Our group of students in 2023 was enthusiastically participatory, ready with questions and comments, collaborative, humorous, and almost always on time! Some novelties were the Solstice picnic organized by Jill Brandwein, on-site assistant, the night drawing session and little show organized by Fay Ku, the visit to the huge Palazzo Pisani to see 17th Century stucco and fresco conservation that Save Venice arranged for Diana’s students, the many large canvases produced in Michael’s class. Our traditional trips happened: the day in Ravenna, led by Joe Kopta, the Padua visit for all aided by architetto Antonio Stevan, the Veneto day with Castelfranco, Emo, Maser, Bassano (preceded by Paolo Spezzani’s lectures on non-destructive analysis of paintngs). As many students had visited the Peggy Gugenheim Museum already, our last group visit was voted to be the Ca’ Pesaro with its collection of modern art, especially Italian – featuring such artists as Mario Sironi, Giorgio Morandi, and Medardo Rosso.

Villa Barbaro with Diana & Clemente; Students at Bassano lunch.

Group photo on Palladio Bridge in Bassano.

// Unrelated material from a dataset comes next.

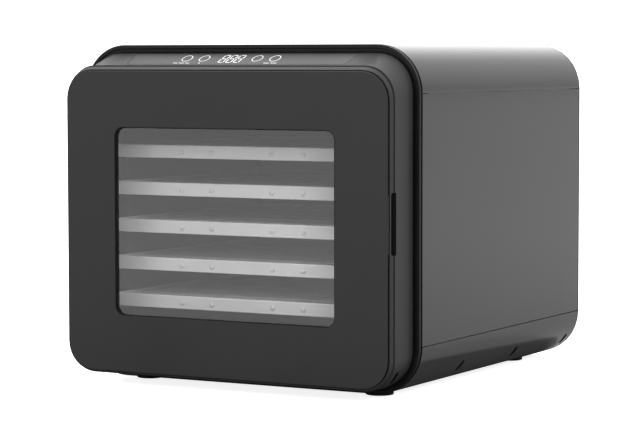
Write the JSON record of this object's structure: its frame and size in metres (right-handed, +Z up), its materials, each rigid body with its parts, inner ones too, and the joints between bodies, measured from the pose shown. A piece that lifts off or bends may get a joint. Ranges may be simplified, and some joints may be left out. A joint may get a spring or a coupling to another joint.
{
  "type": "countertop food dehydrator",
  "caption": "Box-shaped countertop food dehydrator with a side-hinged windowed front door, slide-out mesh trays, sloped touch panel and rear fan heater.",
  "frame": {"origin": "middle of the bounding box at floor level", "axes": "+Z up, -Y out of the front door, +X to the right seen from the front"},
  "size_m": [0.348, 0.4004, 0.311],
  "materials": {
    "housing_coat": "satin charcoal coat",
    "front_plastic": "satin moulded",
    "door_black": "semi-gloss",
    "soft_black": "matt",
    "door_glazing": "lightly tinted",
    "tray_plastic": "translucent off-white moulding",
    "chamber_sheet": "plain sheet",
    "plated_steel": "zinc plated",
    "magnet_nickel": "nickel plated",
    "circuit_board": "green board",
    "moulded_black": "moulded",
    "motor_shell": "plain",
    "fan_metal": "pressed sheet",
    "heater_sheath": "heat tinted",
    "wire_cover": "sleeved"
  },
  "bodies": {
    "base": {"top_cover": "housing_coat", "left_side_panel": "housing_coat", "right_side_panel": "housing_coat", "bottom_cover": "housing_coat", "rear_cover": "housing_coat", "front_bezel": "front_plastic", "control_panel": "door_black", "trim_ring": "soft_black", "foot_front_left": "soft_black", "foot_front_right": "soft_black", "foot_rear_left": "soft_black", "foot_rear_right": "soft_black", "chamber_liner": "chamber_sheet", "rear_baffle": "chamber_sheet", "fan_housing": "chamber_sheet", "seam_strip_upper_left": "plated_steel", "seam_strip_upper_right": "plated_steel", "seam_strip_lower_left": "plated_steel", "seam_strip_lower_right": "plated_steel", "liner_bracket_front": "plated_steel", "liner_bracket_rear": "plated_steel", "heater_bracket": "plated_steel", "motor_bracket": "plated_steel", "temperature_sensor": "plated_steel", "rear_screw_1": "plated_steel", "rear_screw_2": "plated_steel", "rear_screw_3": "plated_steel", "rear_screw_4": "plated_steel", "foot_screw_front_left": "plated_steel", "foot_screw_front_right": "plated_steel", "foot_screw_rear_left": "plated_steel", "foot_screw_rear_right": "plated_steel", "hinge_lug_lower": "plated_steel", "hinge_lug_upper": "plated_steel", "hinge_pin_lower": "plated_steel", "hinge_pin_upper": "plated_steel", "strike_plate_lower": "plated_steel", "strike_plate_upper": "plated_steel", "display_board": "circuit_board", "power_board": "circuit_board", "power_inlet": "moulded_black", "thermal_cutout": "moulded_black", "fan_motor": "motor_shell", "heater_element": "heater_sheath", "wiring_loom": "wire_cover"},
    "door": {"door_plate": "door_black", "door_frame": "front_plastic", "door_glass": "door_glazing", "door_seal": "soft_black", "door_magnet_lower": "magnet_nickel", "door_magnet_upper": "magnet_nickel"},
    "fan": {"fan_impeller": "fan_metal", "motor_shaft": "plated_steel"},
    "tray_1_body": {"tray_1": "tray_plastic"},
    "tray_2_body": {"tray_2": "tray_plastic"},
    "tray_3_body": {"tray_3": "tray_plastic"},
    "tray_4_body": {"tray_4": "tray_plastic"},
    "tray_5_body": {"tray_5": "tray_plastic"}
  },
  "joints": [
    {"name": "door_swing", "type": "hinge", "parent": "base", "child": "door", "pos_m": [-0.1654, -0.1952, 0.152], "axis": [0, 0, -1], "range_deg": [0, 105]},
    {"name": "tray_1_slide", "type": "slide", "parent": "base", "child": "tray_1_body", "axis": [0, -1, 0], "range_m": [0, 0.09163]},
    {"name": "tray_2_slide", "type": "slide", "parent": "base", "child": "tray_2_body", "axis": [0, -1, 0], "range_m": [0, 0.09163]},
    {"name": "tray_3_slide", "type": "slide", "parent": "base", "child": "tray_3_body", "axis": [0, -1, 0], "range_m": [0, 0.09163]},
    {"name": "tray_4_slide", "type": "slide", "parent": "base", "child": "tray_4_body", "axis": [0, -1, 0], "range_m": [0, 0.09163]},
    {"name": "tray_5_slide", "type": "slide", "parent": "base", "child": "tray_5_body", "axis": [0, -1, 0], "range_m": [0, 0.09163]},
    {"name": "fan_spin", "type": "hinge", "parent": "base", "child": "fan", "pos_m": [0, 0.1343, 0.153], "axis": [0, 1, 0], "continuous": true}
  ],
  "couplings": [
    {"joint": "tray_1_slide", "follows": "door_swing", "m_per_rad": 0.05},
    {"joint": "tray_2_slide", "follows": "door_swing", "m_per_rad": 0.05},
    {"joint": "tray_3_slide", "follows": "door_swing", "m_per_rad": 0.05},
    {"joint": "tray_4_slide", "follows": "door_swing", "m_per_rad": 0.05},
    {"joint": "tray_5_slide", "follows": "door_swing", "m_per_rad": 0.05}
  ]
}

Presentations by art history/materials students on the final Friday explored stone, mosaics, ships (galleys), gilded bronze, woodcuts, processional standards. The final crit revealed strong results in oil, watercolor, journal sketches, motion notypes, collagraphs, drypoint – promising a wonderful exhibition on Campus in October.

Final Crit at UIA.

Students working on the Grand Canal at night

Students working at night on the Grand Canal.